Beoordeling door het College
4.1
Het College stelt vast dat de villa voorafgaand aan de koop en verbouwing in 2021/2022 een woning in de betekenis van de Regeling was. De villa werd ook als zodanig gebruikt. De omstandigheid dat een aantal vertrekken in de grote villa als kantoorruimte werd gebruikt, ontnam de villa niet de status van woning. Anders dan de minister stelt was geen sprake van een kantoorpand. Het gedeelte van de villa dat als [adres] door appellanten was gekocht, was nog steeds een woning in de betekenis van de Regeling. De omstandigheid dat een nieuwe keuken voor de woning is gerealiseerd in de nieuwe uitbouw en de oude keukenruimte niet meer bij [adres] hoort, is daarvoor niet bepalend. De Regeling biedt geen aanknopingspunt voor de opvatting van de minister dat bij het verbouwen van een woning, het verplaatsen van de keuken ertoe leidt dat een woning op enig moment daarom niet meer of nog niet als woning valt aan te merken. De door de minister aan de besluitvorming ten grondslag gelegde motivering is daarom niet in overeenstemming met de Regeling. Deze motivering kan het bestreden besluit dus niet dragen.
4.2
Datzelfde geldt voor wat de minister op de zitting naar voren heeft gebracht. De omstandigheid dat een uitbouw aan de woning is gerealiseerd waardoor de contouren van de woning enigszins anders zijn geworden, dat de voordeur op een andere plek is gekomen en dat er inpandig nog wat is veranderd aan de indeling, maakt evenmin dat de woning op enig moment opgehouden is een woning te zijn of dat nog niet was. Anders dan de minister op de zitting heeft gesteld, is het adres hetzelfde gebleven.
4.3
Uit het voorgaande volgt dat het bestreden besluit niet deugdelijk is gemotiveerd en is genomen in strijd met de Regeling. Er is wel sprake van een woning en appellanten zijn wel eigenaar-bewoners.
4.4
Appellanten hebben ook procedurele beroepsgronden aangevoerd. Omdat het beroep op inhoudelijke gronden gegrond wordt verklaard, blijft bespreking daarvan achterwege.
Slotsom
5 Het beroep is gegrond en het College vernietigt het bestreden besluit wegens strijd met de artikel 7:12 van de Algemene wet bestuursrecht, gelezen in samenhang met de definities van “woning” en “eigenaar-bewoner” in artikel 4.5.1 van de Regeling. Het College heeft onvoldoende informatie om het geschil finaal te beslechten en zal de minister daarom opdragen een nieuw besluit te nemen op het bezwaar met inachtneming van deze uitspraak.

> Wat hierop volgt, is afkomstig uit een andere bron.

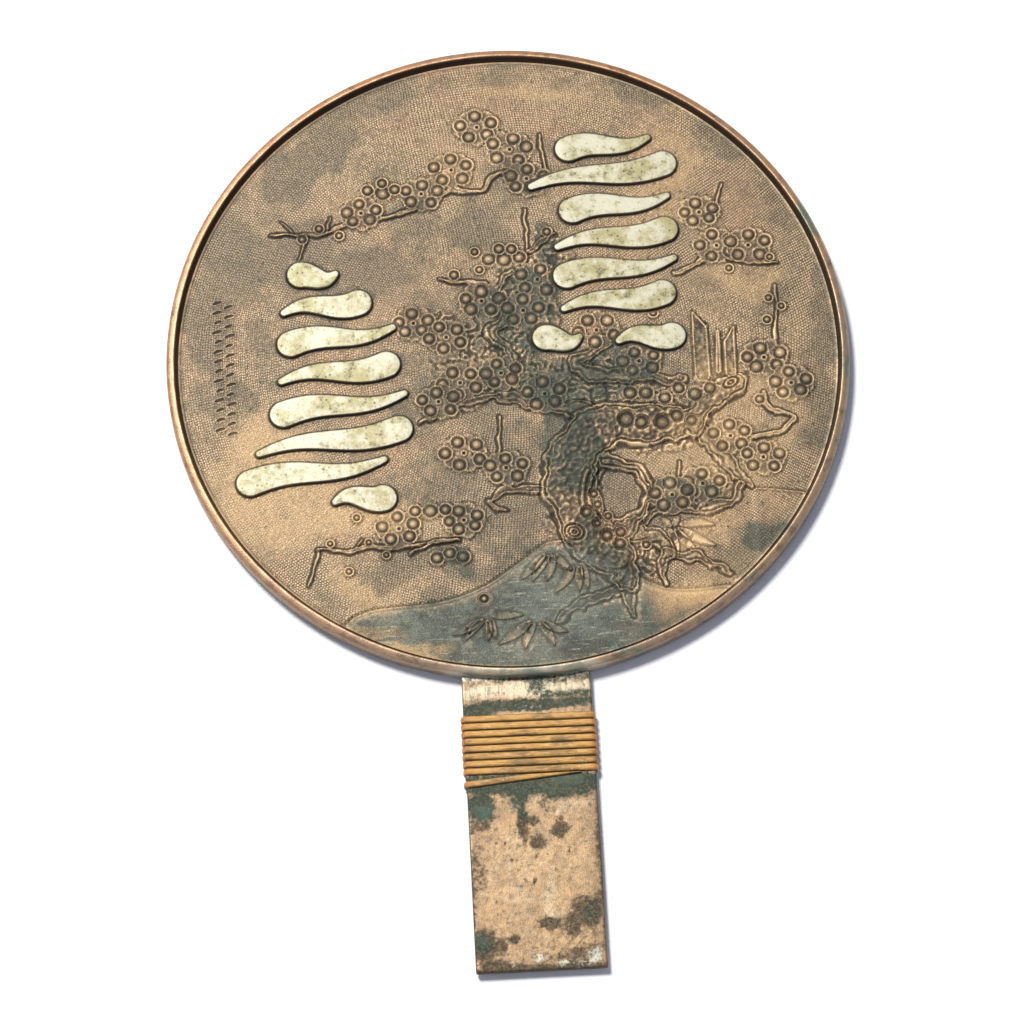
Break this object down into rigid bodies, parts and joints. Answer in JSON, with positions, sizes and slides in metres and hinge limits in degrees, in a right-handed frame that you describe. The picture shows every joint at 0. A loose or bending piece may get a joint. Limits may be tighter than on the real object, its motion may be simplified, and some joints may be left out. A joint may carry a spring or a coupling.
{
  "type": "bronze hand mirror",
  "caption": "Round cast bronze hand mirror with a flat handle, a raised rim round a plum tree relief on its back, and a split cane binding on the neck.",
  "frame": {"origin": "under the middle of the whole length, level with the lowest point of the domed polished face", "axes": "+Z out of the decorated back, +Y from the handle towards the disc, +X to the right seen from above with the handle towards the viewer"},
  "size_m": [0.212, 0.3034, 0.0062],
  "materials": {
    "bronze": "aged cast bronze, worn golden on the rim, dark green in the hollows",
    "cane": "split cane, golden brown with dark grime"
  },
  "bodies": {
    "root": {"bronze_mirror": "bronze", "cane_binding": "cane"}
  },
  "joints": []
}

Dat betekent dat de minister de aanvraag niet mag afwijzen op de grond dat appellanten geen eigenaar-bewoner zijn van een woning als bedoeld in de Regeling. Het College stelt hiervoor een termijn van vier weken na het tijdstip van verzending van deze uitspraak.
6 Er zijn geen proceskosten die voor vergoeding in aanmerking komen.

Beslissing

Het College:
  • verklaart het beroep gegrond;
  • vernietigt het bestreden besluit;
  • draagt de minister op binnen vier weken na de dag van verzending van deze uitspraak een nieuw besluit te nemen op het bezwaar met inachtneming van de aanwijzingen deze uitspraak;
  • draagt de minister op het betaalde griffierecht van € 184,- aan appellanten te vergoeden.
Deze uitspraak is gedaan door mr. D. Brugman, mr. J.L. Verbeek, en mr. M.P. Glerum, in aanwezigheid van mr. F. Willems, griffier. De beslissing is in het openbaar uitgesproken op 11 februari 2025.